David Chudwin was the only college journalist accredited by NASA to cover the 1969 Apollo 11 launch and first landing on the Moon. At age 19, he was one of only a handful of teenagers with official press passes at the Kennedy Space Center for the launch.
Chudwin has been a writer since high school, when he was a reporter and an editor of his high school newspaper, The Torch. He then attended the University of Michigan where he was a reporter and an editor of The Michigan Daily, becoming the Managing Editor for the Class of 1972. During this time, he covered the Apollo 11 launch for the College Press Service Wire Network and The Daily. He was also selected to attend a summer journalism program at Ohio State University that involved an internship on the copy desk of The Cleveland Press.
He decided to go into medicine instead of journalism, but as a result of his Apollo 11 experiences he developed a life-long interest in space exploration. Chudwin has written about Apollo 11 in a variety of media, including magazines (Spaceflight), hobby publications (Astrophile) and online (collectSPACE and a Facebook series of 70 daily posts in 2014). He has spoken about Apollo 11 at schools and at space meetings, including Spacefest in 2016. Chudwin is well known in the space community, and Apollo astronauts such as Charlie Duke, Fred Haise, Jack Lousma and Al Worden wrote endorsements for this book.
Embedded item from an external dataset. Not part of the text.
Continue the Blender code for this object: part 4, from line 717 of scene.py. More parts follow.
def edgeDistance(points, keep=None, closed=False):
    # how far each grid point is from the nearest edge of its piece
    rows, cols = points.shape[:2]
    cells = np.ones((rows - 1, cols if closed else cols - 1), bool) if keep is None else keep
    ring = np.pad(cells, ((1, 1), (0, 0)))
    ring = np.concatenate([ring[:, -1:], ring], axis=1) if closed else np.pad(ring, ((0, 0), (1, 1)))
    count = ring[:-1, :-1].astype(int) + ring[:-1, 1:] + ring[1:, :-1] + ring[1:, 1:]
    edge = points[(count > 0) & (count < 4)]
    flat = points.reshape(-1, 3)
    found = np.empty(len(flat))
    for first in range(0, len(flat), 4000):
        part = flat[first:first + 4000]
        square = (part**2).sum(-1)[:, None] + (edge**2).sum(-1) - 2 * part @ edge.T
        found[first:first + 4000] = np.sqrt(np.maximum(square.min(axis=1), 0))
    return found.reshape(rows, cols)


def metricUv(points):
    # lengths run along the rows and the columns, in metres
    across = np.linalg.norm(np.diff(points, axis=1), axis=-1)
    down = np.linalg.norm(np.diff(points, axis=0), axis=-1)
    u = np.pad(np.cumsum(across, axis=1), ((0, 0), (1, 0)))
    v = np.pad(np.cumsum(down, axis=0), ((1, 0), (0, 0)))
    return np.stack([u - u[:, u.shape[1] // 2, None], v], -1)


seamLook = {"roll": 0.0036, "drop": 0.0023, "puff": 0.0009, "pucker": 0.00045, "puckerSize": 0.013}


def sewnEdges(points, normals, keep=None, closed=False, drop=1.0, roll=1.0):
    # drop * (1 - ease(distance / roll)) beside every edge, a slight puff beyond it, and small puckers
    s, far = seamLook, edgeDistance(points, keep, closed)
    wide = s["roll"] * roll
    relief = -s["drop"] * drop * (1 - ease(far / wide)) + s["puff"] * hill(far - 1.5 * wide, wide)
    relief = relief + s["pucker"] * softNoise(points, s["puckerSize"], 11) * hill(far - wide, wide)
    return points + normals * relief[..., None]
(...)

He has been an active blogger online, participating in blogs about space history, space memorabilia, un-manned planetary exploration and the Apollo program. Chudwin is one of the original members of the Space Hipsters group on Facebook, comprising over 16,000 of the most dedicated and influential space enthusiasts around the world.
Chudwin received his medical degree from the University of Michigan and had further medical training at the University of Wisconsin, Madison, and the University of California, San Francisco. He is a practicing allergist/ immunologist in the Chicago suburbs. He is the author of over 30 medical research publications and has been a peer reviewer for research articles about space medicine.
He was married and has two grown children, Adam and Stacy, both of whom are interested in the space program but not to the same extent as their dad. He lives in the northern suburbs of Chicago.